IMAGE: Prime Minister Narendra Damodardas Modi and World Bank President David Malpass at the NITI lecture series in New Delhi, October 28, 2019. Photograph: ANI Photo
 

The corrections to growth forecasts have come thick and fast, from the Reserve Bank of India, the World Bank, the International Monetary Fund, rating agencies, investment banks, and sundry others.

Almost all of them now place GDP growth for India this fiscal year at 6%, give or take a decimal point or two.

These are seen by most observers as downbeat numbers, given that previous forecasts not long ago were close to or at 7% -- in the Economic Survey, RBI reports, and elsewhere.

Certainly 6% is a big climbdown from last year's already sub-optimal 6.8%. We are experiencing the slowest economic growth since 2012-2013.

Yet the forecast of even a modest 6% growth rate for the year looks just now like an essay in optimism, considering that the first quarter has clocked just 5%, and the second quarter brought little by way of good news.

Growth would have to be 7% in the October-March period, if the year as a whole is to clock 6%.

Who would bet on that when, in the world of real numbers, both exports and imports have continued to fall, car sales have continued to slump, and the industrial production index shows yet again a drop in output?

For good measure, tax revenue (especially from the tale-telling goods and services tax) lags Budget numbers, corporate results sans the tax break are disappointing, credit flow is poor, fuel consumption trends show a loss of momentum, residential real estate sales continue to plumb the depths, orders for capital goods remain scarce, and the sales of items of everyday consumption have slowed.
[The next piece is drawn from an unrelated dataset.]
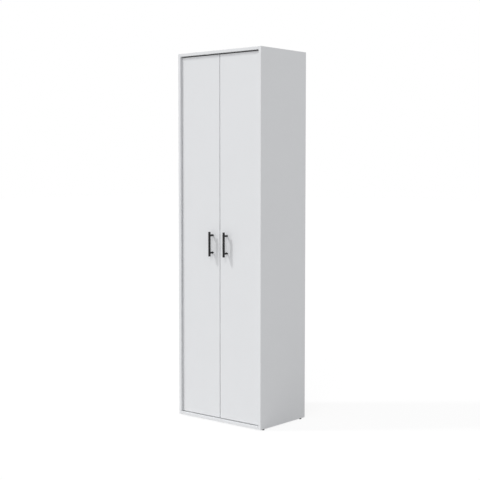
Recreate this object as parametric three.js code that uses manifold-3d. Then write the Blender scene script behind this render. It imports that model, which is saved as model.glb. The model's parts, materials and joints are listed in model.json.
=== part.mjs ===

Even sectors growing rapidly till recently, like aviation and cement, now report little or no growth. It is hard to square all this with the uptick that the forecasters see as being already under way

But the economic soothsayers who have been polled by the RBI may well be right when they predict a pick-up to 5.8% growth for the July-September quarter, and still better numbers for the current quarter (6.4%) and the next one (7.2%).

The secret to their optimistic jump from 5% to 7.2% in three short quarters lies in that familiar statistical quirk: A low base from which growth is measured.

For the same reason, reversion to annual growth of 7% or more in 2020-2021 should not be seen as unhinged from reality.

These numbers are best understood by starting with the post-demonetisation slump in growth, in April-June 2017, to 5.7%.

That low base helped the same quarter a year later, in 2018, to report 8.25 growth.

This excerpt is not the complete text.